Doom seems to have disguised one of the Latverian mutants as a Doombot, and lured the X-Men into killing him. Clearly, Doom was always expecting the Krakoans to go blundering around looking for the hidden mutants, and he seems to be engineering an excuse to let his Sentinels out. Why he needed an excuse isn’t immediately clear, but presumably it’s tied to the X-Men being representatives of a nation state.

Bring on the comments

  1. Michael says:

    Doom does have a point.
    If you have the power to grow sharp claws, -does- that automatically make you superior to normal humans?
    Possibly.
    But can you, by default, then claim that EVERY mutant is superior to humans? Because there are some pretty shitty mutant manifestations out there–some of which can be matched by a normal person, some of which are even detrimental… It’s just that we usually just see the 1 percent, the ones with useful powers. You have to assume some mutants, the ones who went to live with the Morlocks for instance, are downright useless or awful.

  2. K says:

    Doom’s point about superiority is somewhat undermined by it being strictly limited to whether every mutant is inherently superior to a *diplomat* (and thus deserving of diplomatic immunity) rather than just people in general.

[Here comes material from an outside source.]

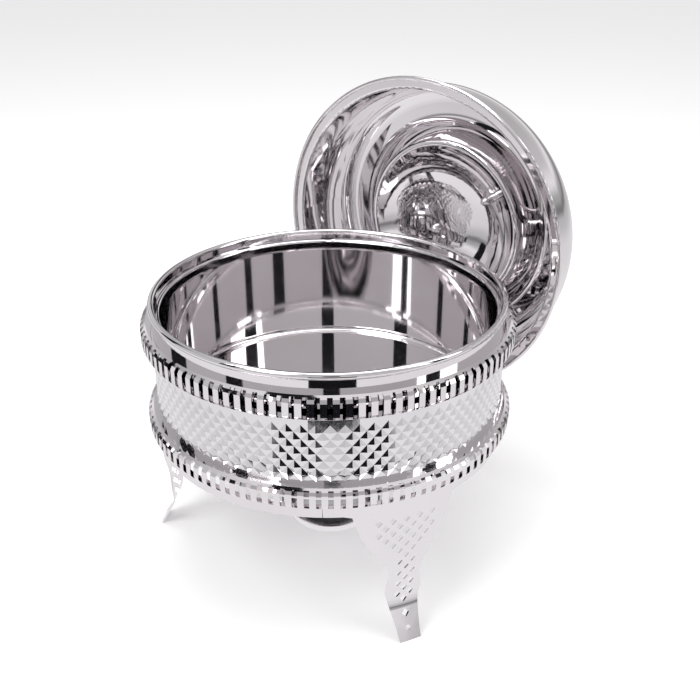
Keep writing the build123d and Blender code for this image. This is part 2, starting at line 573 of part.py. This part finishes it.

    Of course limiting the scope is meant to make the point easier to swallow and avoid opening a broader debate.

    But at the same time… Latveria aside, a diplomat title has increasingly become, in more and more places, a cushy job handed out as a favor rather than “study of culture” as Doom says.

  3. YLu says:

    Doom’s point is wonderfully in-character because, like with everything else about Doom, it’s ultimately about his own ego.

  4. Joseph S. says:

    Psylocke is an odd choice, no? She doesn’t appear in this issue, or at all in the series if I’m not mistaken. Where does this push for the character come from? Some version of the character is already in Fallen Angels, Excalibur, and now Hellions, she really needs to be on the cover of a series she isn’t in?